The relator was brought before this court pursuant to said order and he stated his contentions. The relator being without means to employ counsel, the court assigned James J. Wilson, *574former assistant district attorney of New York county, to represent the relator, and he has given freely of his time and ability in the interests of the relator in the many hearings which have been held, and the assistant district attorney, George Steir, has been most co-operative, both in his meticulous fairness to the relator and in his assistance to the court. Many adjournments were granted at the request of the relator and every opportunity has been afforded to him, personally as well as through counsel, to present his arguments, obtain exhibits and the like.
At the final hearing it was conceded that there are two questions to be passed upon, the first, whether or not the relator pleaded guilty to a misdemeanor or to a felony under an indictment found against him in the State of Massachusetts, and second, where the relator, in the State of Massachusetts, pleaded guilty to a felony, and was not sentenced, but placed upon probation, and thereafter was recalled and sentenced, and served such sentence, whether or not such subsequent sentence may be used to increase the punishment of the relator in this State to that applicable to fourth offenders.
As to the first point, the relator was indicted on January 18, 1924, by the grand jury of Essex county, Commonwealth of Massachusetts, on the charge that he “ did attempt to break and enter, in the night time, the building of Elias Maloof, with intent therein to commit larceny, and in such attempt did break a pane of glass, but was intercepted and prevented in the execution of said attempted offense.”
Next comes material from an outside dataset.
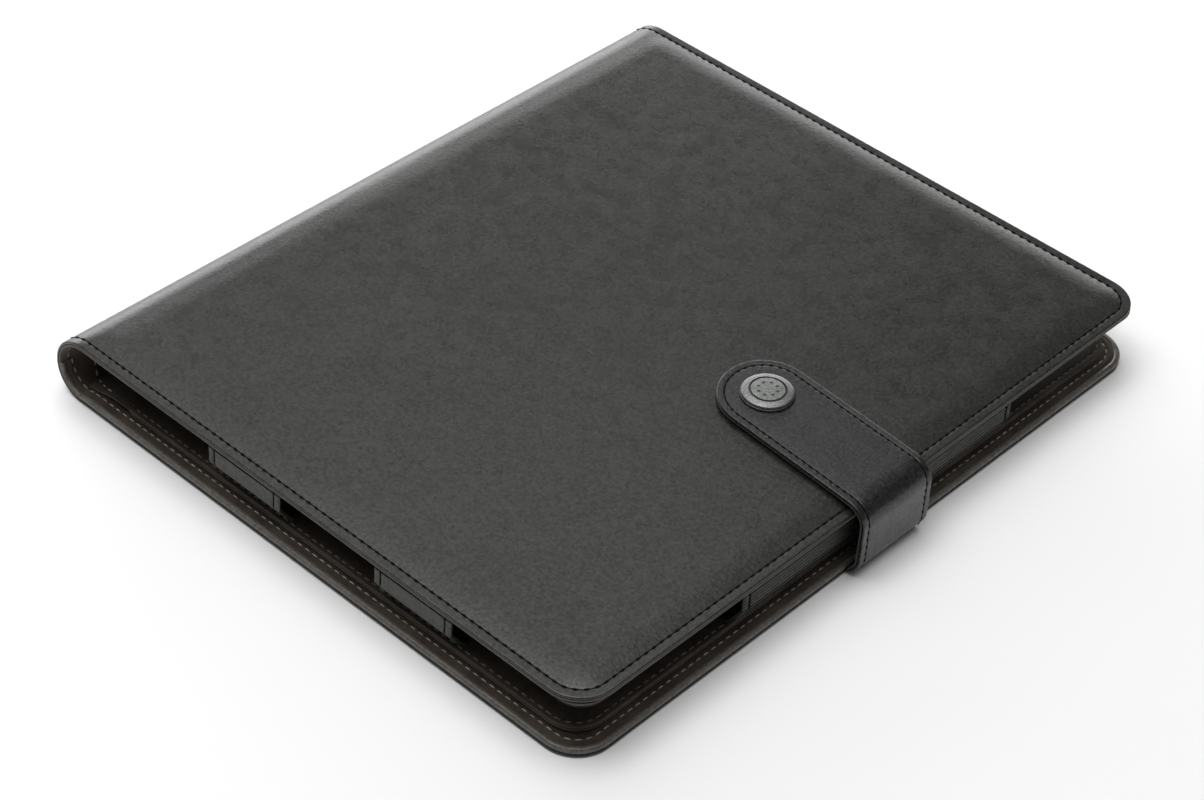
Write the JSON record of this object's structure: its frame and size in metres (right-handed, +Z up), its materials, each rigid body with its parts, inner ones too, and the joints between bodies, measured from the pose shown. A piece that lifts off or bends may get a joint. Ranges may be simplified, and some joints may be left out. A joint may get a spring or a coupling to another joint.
{
  "type": "tablet case",
  "caption": "Book-style leather tablet case: a folding spine, a framed pocket on a stitched page, and a strap with a round snap that holds it shut.",
  "frame": {"origin": "on the resting face, under the middle of the tablet pocket", "axes": "+X from the spine to the strap side, +Y along the spine, +Z up out of the front cover"},
  "size_m": [0.2159, 0.2476, 0.0278],
  "materials": {
    "black_leather": "smooth fine grain, soft sheen",
    "tab_leather": "smooth fine grain, matt",
    "brown_lining": "dark brown microfibre",
    "board": "pressed fibre board",
    "foam": "thin padding",
    "snap_metal": "pewter, fine speckle",
    "snap_dark": "dark plated"
  },
  "bodies": {
    "back": {"back_board": "board", "back_lining": "brown_lining", "back_outer": "black_leather", "frame_card": "board", "frame_leather": "black_leather", "frame_lining": "brown_lining", "page_board": "board", "page_leaf": "brown_lining", "page_lining": "brown_lining", "page_skin": "black_leather", "strap_tail": "black_leather", "tab_far_spine": "tab_leather", "tab_far_strap": "tab_leather", "tab_long_side": "tab_leather", "tab_near_spine": "tab_leather", "tab_near_strap": "tab_leather"},
    "spine_1": {"spine_outer_1": "black_leather", "spine_lining_1": "brown_lining"},
    "spine_2": {"spine_outer_2": "black_leather", "spine_lining_2": "brown_lining"},
    "spine_3": {"spine_outer_3": "black_leather", "spine_lining_3": "brown_lining"},
    "spine_4": {"spine_outer_4": "black_leather", "spine_lining_4": "brown_lining"},
    "spine_5": {"spine_outer_5": "black_leather", "spine_lining_5": "brown_lining"},
    "front": {"front_board": "board", "front_foam": "foam", "front_lining": "brown_lining", "front_outer": "black_leather", "snap_rivet": "snap_dark", "snap_stud": "snap_dark"},
    "strap_side": {"strap_side_outer": "black_leather", "strap_side_lining": "brown_lining"},
    "strap_top": {"strap_top_outer": "black_leather", "strap_top_lining": "brown_lining", "strap_top_card": "board", "snap_socket": "snap_dark", "snap_cap": "snap_metal", "cap_rim": "snap_dark"}
  },
  "joints": [
    {"name": "cover_open", "type": "hinge", "parent": "back", "child": "spine_3", "pos_m": [-0.11227, 0, 0.00198], "axis": [0, -1, 0], "range_deg": [0, 88.5]},
    {"name": "cover_fold", "type": "hinge", "parent": "spine_3", "child": "front", "pos_m": [-0.11227, 0, 0.02052], "axis": [0, -1, 0], "range_deg": [0, 88.5]},
    {"name": "spine_curl_1", "type": "hinge", "parent": "back", "child": "spine_1", "pos_m": [-0.1067, 0, 0], "axis": [0, -1, 0], "range_deg": [0, 29.5]},
    {"name": "spine_curl_2", "type": "hinge", "parent": "spine_1", "child": "spine_2", "pos_m": [-0.11176, 0, 0.00292], "axis": [0, -1, 0], "range_deg": [0, 29.5]},
    {"name": "spine_curl_5", "type": "hinge", "parent": "front", "child": "spine_5", "pos_m": [-0.1067, 0, 0.0225], "axis": [0, 1, 0], "range_deg": [0, 29.5]},
    {"name": "spine_curl_4", "type": "hinge", "parent": "spine_5", "child": "spine_4", "pos_m": [-0.11176, 0, 0.01958], "axis": [0, 1, 0], "range_deg": [0, 29.5]},
    {"name": "strap_lift", "type": "hinge", "parent": "back", "child": "strap_side", "pos_m": [0.1016, 0, 0.004], "axis": [0, 1, 0], "range_deg": [0, 85]},
    {"name": "strap_unsnap", "type": "hinge", "parent": "strap_side", "child": "strap_top", "pos_m": [0.1016, 0, 0.0206], "axis": [0, 1, 0], "range_deg": [0, 75]}
  ],
  "couplings": [
    {"joint": "cover_fold", "follows": "cover_open", "ratio": 1},
    {"joint": "spine_curl_1", "follows": "cover_open", "ratio": 0.33333},
    {"joint": "spine_curl_2", "follows": "cover_open", "ratio": 0.33333},
    {"joint": "spine_curl_5", "follows": "cover_open", "ratio": 0.33333},
    {"joint": "spine_curl_4", "follows": "cover_open", "ratio": 0.33333}
  ]
}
To this indictment the record shows the relator pleaded guilty. He now contends that the record is defective in that it fails to show that he pleaded guilty not to the whole of the indictment as a charge of attempted burglary, a felony, but merely to a charge of attempted unlawful entry, a misdemeanor. The difficulty with this contention is that the district attorney has produced properly certified records from the State of Massachusetts, the exhibits above mentioned, and the certificate of conviction expressly states, after identifying the indictment, i! to which indictment said Bistany pleads guilty.” The relator vigorously contends that this record is incorrect. However that may be, the courts of'this State cannot question the records and judgments of a sister State by collateral attacks. If the record in Massachusetts is not correct, application should be made in that State to correct it, but not here.
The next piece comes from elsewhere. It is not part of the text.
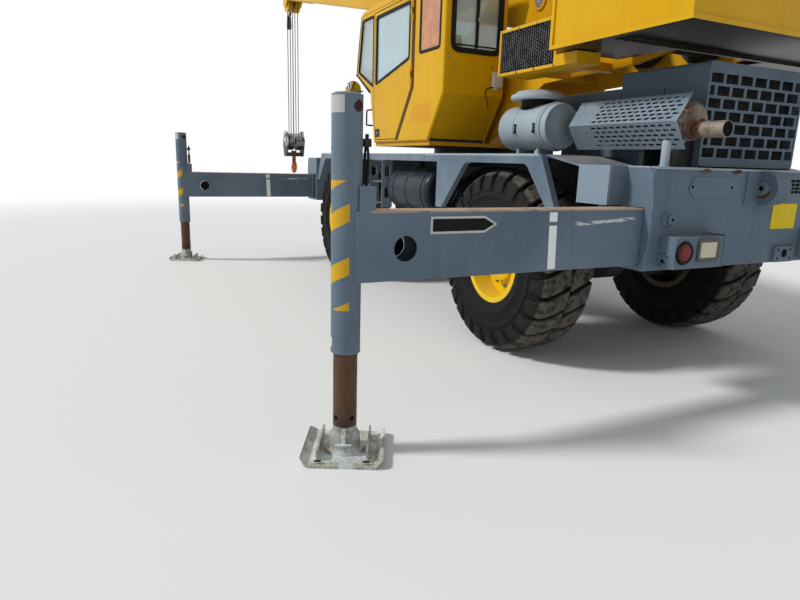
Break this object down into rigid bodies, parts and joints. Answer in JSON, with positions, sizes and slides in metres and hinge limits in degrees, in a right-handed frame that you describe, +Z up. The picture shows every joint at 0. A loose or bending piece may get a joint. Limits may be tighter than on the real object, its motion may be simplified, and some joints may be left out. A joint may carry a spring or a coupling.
{
  "type": "rough-terrain mobile crane",
  "caption": "Rough-terrain mobile crane on outriggers, with a telescoping boom, side cab, hoists, counterweight and hanging hook block.",
  "frame": {"origin": "on the ground, under the middle of the crane's bounding box", "axes": "+X forward along the parked boom, +Y to the left, +Z up"},
  "size_m": [11.9995, 6.5567, 5.7631],
  "materials": {
    "carrier_paint": "satin",
    "crane_yellow": "gloss",
    "dark_paint": "satin",
    "worn_steel": "satin",
    "rusty_steel": "rough",
    "tyre_rubber": "rough",
    "cab_glazing": "gloss",
    "exhaust_steel": "satin",
    "cast_steel": "rough",
    "polished_rod": "gloss",
    "seat_vinyl": "rough",
    "cooler_grey": "satin",
    "zinc_grey": "satin"
  },
  "bodies": {
    "carrier": {"chassis_frame": "carrier_paint", "slew_bearing": "cast_steel", "side_decks": "carrier_paint", "outrigger_boxes": "carrier_paint", "axle_housings": "dark_paint", "drive_line": "dark_paint", "engine_hood": "carrier_paint", "engine_block": "dark_paint", "radiator_grille": "carrier_paint", "muffler": "rusty_steel", "muffler_shield": "exhaust_steel", "air_cleaner": "dark_paint", "side_tanks": "dark_paint", "rear_light_boxes": "carrier_paint"},
    "superstructure": {"turntable_frame": "crane_yellow", "counterweight": "crane_yellow", "oil_cooler": "cooler_grey", "cab_left_wall": "crane_yellow", "cab_right_wall": "crane_yellow", "cab_rear_wall": "crane_yellow", "cab_front_wall": "crane_yellow", "cab_roof": "crane_yellow", "cab_floor": "dark_paint", "cab_glass": "cab_glazing", "operator_station": "seat_vinyl"},
    "door": {"cab_door": "crane_yellow", "door_glass": "cab_glazing"},
    "main_drum": {"main_hoist_drum": "dark_paint"},
    "aux_drum": {"aux_hoist_drum": "dark_paint"},
    "boom_base_section": {"boom_base": "crane_yellow"},
    "boom_second_section": {"boom_second": "crane_yellow"},
    "boom_third_section": {"boom_third": "crane_yellow"},
    "boom_fly_section": {"boom_fly": "crane_yellow"},
    "rope_anchor_link": {"rope_anchor": "worn_steel"},
    "hook_block_body": {"hook_block": "dark_paint"},
    "hook": {"load_hook": "rusty_steel"},
    "lift_barrel": {"lift_cylinder_barrel": "crane_yellow"},
    "lift_rod": {"lift_cylinder_rod": "polished_rod"},
    "rear_left_beam": {"rear_left_outrigger_beam": "carrier_paint"},
    "rear_left_jack": {"rear_left_jack_leg": "rusty_steel"},
    "rear_right_beam": {"rear_right_outrigger_beam": "carrier_paint"},
    "rear_right_jack": {"rear_right_jack_leg": "rusty_steel"},
    "rear_left_knuckle": {"rear_left_steering_knuckle": "dark_paint"},
    "rear_left_wheel": {"rear_left_rim": "crane_yellow", "rear_left_tyre": "tyre_rubber"},
    "rear_right_knuckle": {"rear_right_steering_knuckle": "dark_paint"},
    "rear_right_wheel": {"rear_right_rim": "crane_yellow", "rear_right_tyre": "tyre_rubber"},
    "rear_track_rod": {"rear_tie_rod": "dark_paint"},
    "front_left_beam": {"front_left_outrigger_beam": "carrier_paint"},
    "front_left_jack": {"front_left_jack_leg": "rusty_steel"},
    "front_right_beam": {"front_right_outrigger_beam": "carrier_paint"},
    "front_right_jack": {"front_right_jack_leg": "rusty_steel"},
    "front_left_knuckle": {"front_left_steering_knuckle": "dark_paint"},
    "front_left_wheel": {"front_left_rim": "crane_yellow", "front_left_tyre": "tyre_rubber"},
    "front_right_knuckle": {"front_right_steering_knuckle": "dark_paint"},
    "front_right_wheel": {"front_right_rim": "crane_yellow", "front_right_tyre": "tyre_rubber"},
    "front_track_rod": {"front_tie_rod": "dark_paint"}
  },
  "joints": [
    {"name": "slew", "type": "hinge", "parent": "carrier", "child": "superstructure", "pos_m": [-2.35, 0, 1.7], "axis": [0, 0, 1], "continuous": true},
    {"name": "luff", "type": "hinge", "parent": "superstructure", "child": "boom_base_section", "pos_m": [-3.7, 0, 3], "axis": [0, -1, 0], "range_deg": [-13.2, 62.8]},
    {"name": "lift_barrel_swing", "type": "hinge", "parent": "superstructure", "child": "lift_barrel", "pos_m": [-2.8, 0, 2.02], "axis": [0, -1, 0], "range_deg": [-12.85, 60.76]},
    {"name": "lift_rod_slide", "type": "slide", "parent": "lift_barrel", "child": "lift_rod", "axis": [0.9189, 0, 0.3946], "range_m": [-0.32292, 1.52882]},
    {"name": "second_section_slide", "type": "slide", "parent": "boom_base_section", "child": "boom_second_section", "axis": [0.9736, 0, 0.2284], "range_m": [0, 7.2]},
    {"name": "third_section_slide", "type": "slide", "parent": "boom_second_section", "child": "boom_third_section", "axis": [0.9736, 0, 0.2284], "range_m": [0, 7.2]},
    {"name": "fly_section_slide", "type": "slide", "parent": "boom_third_section", "child": "boom_fly_section", "axis": [0.9736, 0, 0.2284], "range_m": [0, 7.2]},
    {"name": "rope_anchor_swing", "type": "hinge", "parent": "boom_fly_section", "child": "rope_anchor_link", "pos_m": [5.61751, 0, 4.87726], "axis": [0, -1, 0], "range_deg": [-62.9, 13.3]},
    {"name": "hoist", "type": "slide", "parent": "rope_anchor_link", "child": "hook_block_body", "axis": [0, 0, 1], "range_m": [0, 2.1]},
    {"name": "hook_swivel", "type": "hinge", "parent": "hook_block_body", "child": "hook", "pos_m": [5.61751, 0, 1.6], "axis": [0, 0, 1], "continuous": true},
    {"name": "main_drum_spin", "type": "hinge", "parent": "superstructure", "child": "main_drum", "pos_m": [-4.35, 0, 2.64], "axis": [0, 1, 0], "continuous": true},
    {"name": "aux_drum_spin", "type": "hinge", "parent": "superstructure", "child": "aux_drum", "pos_m": [-4.93, 0, 2.6], "axis": [0, 1, 0], "continuous": true},
    {"name": "cab_door_hinge", "type": "hinge", "parent": "superstructure", "child": "door", "pos_m": [-2.653, 1.162, 2.6], "axis": [0, 0, 1], "range_deg": [0, 100]},
    {"name": "rear_left_beam_slide", "type": "slide", "parent": "carrier", "child": "rear_left_beam", "axis": [0, -1, 0], "range_m": [0, 1.8]},
    {"name": "rear_left_jack_slide", "type": "slide", "parent": "rear_left_beam", "child": "rear_left_jack", "axis": [0, 0, 1], "range_m": [0, 0.43]},
    {"name": "rear_right_beam_slide", "type": "slide", "parent": "carrier", "child": "rear_right_beam", "axis": [0, 1, 0], "range_m": [0, 1.8]},
    {"name": "rear_right_jack_slide", "type": "slide", "parent": "rear_right_beam", "child": "rear_right_jack", "axis": [0, 0, 1], "range_m": [0, 0.43]},
    {"name": "rear_left_steer", "type": "hinge", "parent": "carrier", "child": "rear_left_knuckle", "pos_m": [-4.402, 0.68, 0.746], "axis": [0, 0, 1], "range_deg": [-28, 28]},
    {"name": "rear_left_wheel_spin", "type": "hinge", "parent": "rear_left_knuckle", "child": "rear_left_wheel", "pos_m": [-4.402, 1.007, 0.746], "axis": [0, 1, 0], "continuous": true},
    {"name": "rear_right_steer", "type": "hinge", "parent": "carrier", "child": "rear_right_knuckle", "pos_m": [-4.402, -0.68, 0.746], "axis": [0, 0, 1], "range_deg": [-28, 28]},
    {"name": "rear_right_wheel_spin", "type": "hinge", "parent": "rear_right_knuckle", "child": "rear_right_wheel", "pos_m": [-4.402, -1.007, 0.746], "axis": [0, 1, 0], "continuous": true},
    {"name": "rear_tie_rod_swing", "type": "hinge", "parent": "rear_left_knuckle", "child": "rear_track_rod", "pos_m": [-4.142, 0.68, 0.58], "axis": [0, 0, 1], "range_deg": [-28.1, 28.1]},
    {"name": "front_left_beam_slide", "type": "slide", "parent": "carrier", "child": "front_left_beam", "axis": [0, -1, 0], "range_m": [0, 1.8]},
    {"name": "front_left_jack_slide", "type": "slide", "parent": "front_left_beam", "child": "front_left_jack", "axis": [0, 0, 1], "range_m": [0, 0.43]},
    {"name": "front_right_beam_slide", "type": "slide", "parent": "carrier", "child": "front_right_beam", "axis": [0, 1, 0], "range_m": [0, 1.8]},
    {"name": "front_right_jack_slide", "type": "slide", "parent": "front_right_beam", "child": "front_right_jack", "axis": [0, 0, 1], "range_m": [0, 0.43]},
    {"name": "front_left_steer", "type": "hinge", "parent": "carrier", "child": "front_left_knuckle", "pos_m": [-0.735, 0.68, 0.746], "axis": [0, 0, 1], "range_deg": [-28, 28]},
    {"name": "front_left_wheel_spin", "type": "hinge", "parent": "front_left_knuckle", "child": "front_left_wheel", "pos_m": [-0.735, 1.007, 0.746], "axis": [0, 1, 0], "continuous": true},
    {"name": "front_right_steer", "type": "hinge", "parent": "carrier", "child": "front_right_knuckle", "pos_m": [-0.735, -0.68, 0.746], "axis": [0, 0, 1], "range_deg": [-28, 28]},
    {"name": "front_right_wheel_spin", "type": "hinge", "parent": "front_right_knuckle", "child": "front_right_wheel", "pos_m": [-0.735, -1.007, 0.746], "axis": [0, 1, 0], "continuous": true},
    {"name": "front_tie_rod_swing", "type": "hinge", "parent": "front_left_knuckle", "child": "front_track_rod", "pos_m": [-0.995, 0.68, 0.58], "axis": [0, 0, 1], "range_deg": [-28.1, 28.1]}
  ],
  "couplings": [
    {"joint": "lift_barrel_swing", "follows": "luff", "ratio": 0.966},
    {"joint": "lift_rod_slide", "follows": "luff", "m_per_rad": 1.393},
    {"joint": "third_section_slide", "follows": "second_section_slide", "ratio": 1},
    {"joint": "fly_section_slide", "follows": "second_section_slide", "ratio": 1},
    {"joint": "rope_anchor_swing", "follows": "luff", "ratio": -1},
    {"joint": "rear_right_steer", "follows": "rear_left_steer", "ratio": 1},
    {"joint": "rear_tie_rod_swing", "follows": "rear_left_steer", "ratio": -1},
    {"joint": "front_right_steer", "follows": "front_left_steer", "ratio": 1},
    {"joint": "front_tie_rod_swing", "follows": "front_left_steer", "ratio": -1}
  ]
}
As to the second point, the relator contends that the conviction above referred to cannot be used against him for the reason that at the time he pleaded guilty and came up for sentence, “ no judgment and no sentence was rendered, nor was there any judgment or any *575sentence rendered and suspended, but the defendant was placed on probation.”
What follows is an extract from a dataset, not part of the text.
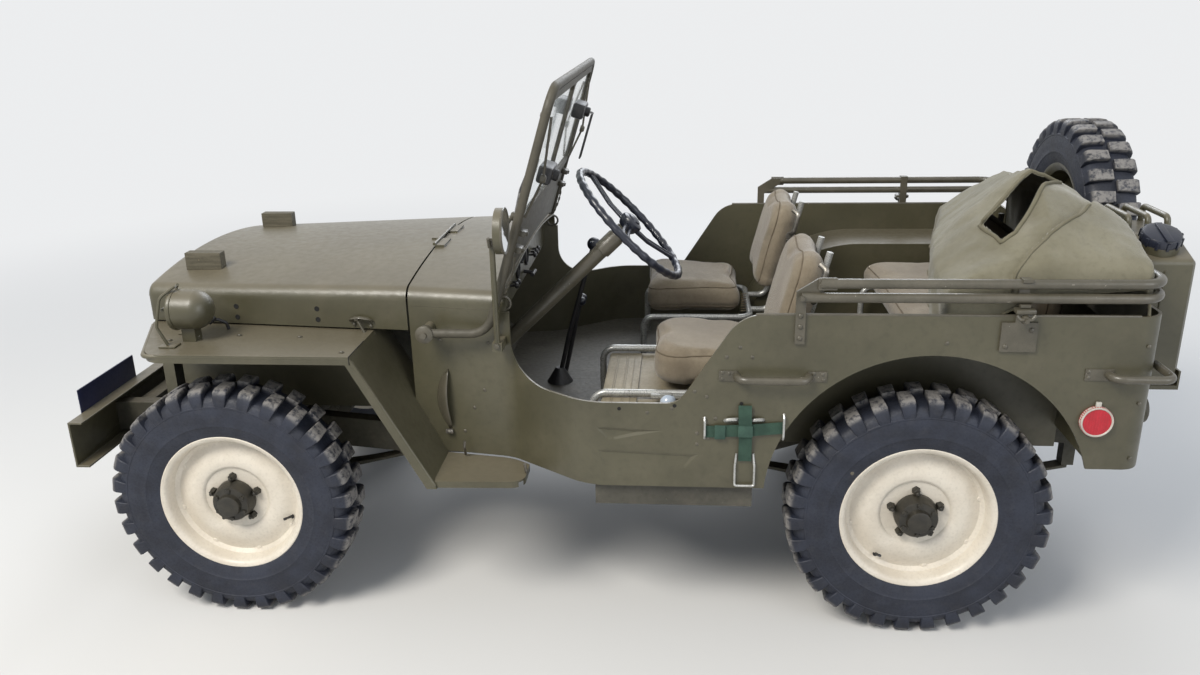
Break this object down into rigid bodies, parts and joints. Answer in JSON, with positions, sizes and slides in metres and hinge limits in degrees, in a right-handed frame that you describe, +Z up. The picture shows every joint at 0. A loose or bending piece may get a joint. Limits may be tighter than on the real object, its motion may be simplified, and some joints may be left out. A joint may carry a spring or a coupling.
{
  "type": "army 4x4 car",
  "caption": "Open quarter-ton army 4x4 car: pressed tub with door gaps, folding windscreen, hinged hood, steered front wheels, lugged tyres, spare wheel and fuel can on the tail.",
  "frame": {"origin": "middle of the car's plan box, on the ground", "axes": "+X from nose to tail, +Y to the car's right, +Z up"},
  "size_m": [3.338, 1.568, 1.5911],
  "materials": {
    "black_enamel": "black enamel",
    "black_grip": "black moulded grip",
    "canvas": "coarse matt khaki canvas",
    "cast_grey": "rough cast iron, grey-green",
    "cream_paint": "satin cream paint on the wheels",
    "glass": "flat clear glass",
    "grey_tube": "light grey paint on the seat tubes",
    "olive_paint": "semi-gloss olive drab paint, worn and dusty in the corners",
    "olive_wood": "painted hardwood",
    "plate_blue": "dark blue enamel, blank",
    "raw_steel": "dull bare steel",
    "red_lens": "red reflector lens",
    "seat_cloth": "tan-khaki canvas seat covers",
    "tank_tan": "tan-khaki paint on the tank",
    "tyre_rubber": "dull dark rubber with grey dust on the lugs"
  },
  "bodies": {
    "body": {"blackout_lamp": "olive_paint", "canvas_cover": "canvas", "chassis_frame": "olive_paint", "controls": "black_enamel", "cowl": "olive_paint", "engine_block": "cast_grey", "exhaust": "raw_steel", "fender_left": "olive_paint", "fender_right": "olive_paint", "floor": "olive_paint", "front_axle": "olive_paint", "front_backs": "seat_cloth", "front_bumper": "olive_paint", "front_cushions": "seat_cloth", "front_plate": "plate_blue", "fuel_tank": "tank_tan", "gearbox": "cast_grey", "grab_handles": "olive_paint", "grille": "olive_paint", "headlamps": "olive_paint", "jerrycan": "olive_paint", "leaf_springs": "raw_steel", "prop_shafts": "raw_steel", "radiator": "black_enamel", "rear_axle": "olive_paint", "rear_carriers": "olive_paint", "rear_panel": "olive_paint", "rear_seat_pads": "seat_cloth", "reflectors": "red_lens", "seat_frames": "grey_tube", "side_left": "olive_paint", "side_mirror": "olive_paint", "side_right": "olive_paint", "spare_rim": "cream_paint", "spare_tyre": "tyre_rubber", "steering_column": "olive_paint", "tail_lamps": "olive_paint", "top_bows": "olive_paint", "wheelhouses": "olive_paint"},
    "wheel_front_left": {"tyre_front_left": "tyre_rubber", "rim_front_left": "cream_paint", "hub_front_left": "olive_paint"},
    "wheel_front_right": {"tyre_front_right": "tyre_rubber", "rim_front_right": "cream_paint", "hub_front_right": "olive_paint"},
    "wheel_rear_left": {"tyre_rear_left": "tyre_rubber", "rim_rear_left": "cream_paint", "hub_rear_left": "olive_paint"},
    "wheel_rear_right": {"tyre_rear_right": "tyre_rubber", "rim_rear_right": "cream_paint", "hub_rear_right": "olive_paint"},
    "knuckle_left": {"knuckle_left": "olive_paint"},
    "knuckle_right": {"knuckle_right": "olive_paint"},
    "tie_rod": {"tie_rod": "olive_paint"},
    "steering_wheel": {"steering_wheel": "black_grip"},
    "hood": {"hood": "olive_paint", "hood_blocks": "olive_wood"},
    "windscreen": {"windscreen_frame": "olive_paint", "windscreen_inner": "olive_paint", "windscreen_glass": "glass"}
  },
  "joints": [
    {"name": "steer_left", "type": "hinge", "parent": "body", "child": "knuckle_left", "pos_m": [-1.145, -0.5, 0.374], "axis": [0, 0, 1], "range_deg": [-26, 26]},
    {"name": "steer_right", "type": "hinge", "parent": "body", "child": "knuckle_right", "pos_m": [-1.145, 0.5, 0.374], "axis": [0, 0, 1], "range_deg": [-26, 26]},
    {"name": "tie_rod_swing", "type": "hinge", "parent": "knuckle_left", "child": "tie_rod", "pos_m": [-1.295, -0.5, 0.392], "axis": [0, 0, 1], "range_deg": [-26, 26]},
    {"name": "roll_front_left", "type": "hinge", "parent": "knuckle_left", "child": "wheel_front_left", "pos_m": [-1.145, -0.6225, 0.374], "axis": [0, 1, 0], "continuous": true},
    {"name": "roll_front_right", "type": "hinge", "parent": "knuckle_right", "child": "wheel_front_right", "pos_m": [-1.145, 0.6225, 0.374], "axis": [0, 1, 0], "continuous": true},
    {"name": "roll_rear_left", "type": "hinge", "parent": "body", "child": "wheel_rear_left", "pos_m": [0.887, -0.6225, 0.374], "axis": [0, 1, 0], "continuous": true},
    {"name": "roll_rear_right", "type": "hinge", "parent": "body", "child": "wheel_rear_right", "pos_m": [0.887, 0.6225, 0.374], "axis": [0, 1, 0], "continuous": true},
    {"name": "steering_wheel_turn", "type": "hinge", "parent": "body", "child": "steering_wheel", "pos_m": [0.055, -0.37, 1.165], "axis": [0.7218, 0, 0.6921], "range_deg": [-364, 364]},
    {"name": "hood_hinge", "type": "hinge", "parent": "body", "child": "hood", "pos_m": [-0.6, 0, 1.048], "axis": [0, 1, 0], "range_deg": [0, 127]},
    {"name": "windscreen_fold", "type": "hinge", "parent": "body", "child": "windscreen", "pos_m": [-0.531, 0, 0.89], "axis": [0, 1, 0], "range_deg": [-106, 0]}
  ],
  "couplings": [
    {"joint": "steer_right", "follows": "steer_left", "ratio": 1},
    {"joint": "tie_rod_swing", "follows": "steer_left", "ratio": -1},
    {"joint": "steering_wheel_turn", "follows": "steer_left", "ratio": 14}
  ]
}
The record produced by the district attorney shows that the relator was placed on probation on June 3, 1924, and is silent as to any suspension of sentence. Thereafter on February 26, 1925, the relator (who had gotten into other conflict with the law on another charge) was brought before the court and sentenced on the above conviction under said indictment, to confinement at hard labor for the term of one year.
The relator concedes that had sentence been imposed upon him at the time of his conviction, and actual service of the sentence begun, that, so far as this point is concerned, such conviction could be used against him, but he contends that, having been put on probation without sentence either stayed or suspended, the subsequent imposition of the sentence may not be considered in our State as a prior conviction.
The determination of the punishment of fourth offenders is governed by section 1942 of the Penal Law, and the procedure "to be followed by section 1943 of the Penal Law. In the case of second offenders, it is immaterial whether or not a sentence was imposed, suspended, stayed or executed. The verdict of guilty or plea of guilty to the prior felony is sufficient and the court must impose the penalty provided by section 1941 of the Penal Law read in the light of subdivision 1 of section 470-b of the Code of Criminal Procedure.
The rule in the case of fourth offenders is different. In such case each prior verdict or plea must be followed by the judgment of the court imposing a sentence and the actual execution of the sentence. If the execution of the sentence is suspended or stayed, then such prior conviction may not be used against a defendant. (People v. Schaller, 224 App. Div. 3; People ex rel. Robideau v. Kaiser, 134 Misc. 468; People ex rel. Friedman v. Kaiser, Id. 786; People ex rel. La Placa v. Murphy, 277 N. Y. 581; People v. Wengorra, 168 Misc. 373; People ex rel. Marcley v. Lawes, 254 N. Y. 249.)
The relator contends that he is entitled to the benefit of the rule to which the foregoing cases adhere, and that the subsequent revocation of probation and the imposition of a sentence by the Superior Court of Essex county in the State of Massachusetts, and the serving of such sentence by the relator, do not bring such prior conviction within the definition of prior convictions adopted by our courts in the State of New York. He contends that this revocation and the punishment imposed resulted from his subsequent conflict with the law arising out of another situation. This court is without power to consider the reasons which motivated the Superior Court of Massachusetts in revoking probation and imposing a sentence *576and properly so. TMs court must follow the procedure outlined in section 1943 of the Penal Law and that has been done. It is my opinion that the act of the Superior Court of Massachusetts in revoking probation and imposing a sentence upon the relator followed by the execution of such sentence, constitutes a prior conviction which may be properly counted against the relator in determining his status as a fourth offender. In accordance with the direction contained in the order made by the Hon. Edward N. Smith, justice of the Supreme Court, at a Special Term thereof held in and for the county of Onondaga at the courthouse in the city of Syracuse on September 12, 1938, I find and so determine that the relator is a fourth offender.
The sentence heretofore pronounced against the relator by this court will not be changed. The relator should be returned to the New York State prison in accordance with the provisions of the commitment heretofore made. Submit order in accordance with this decision.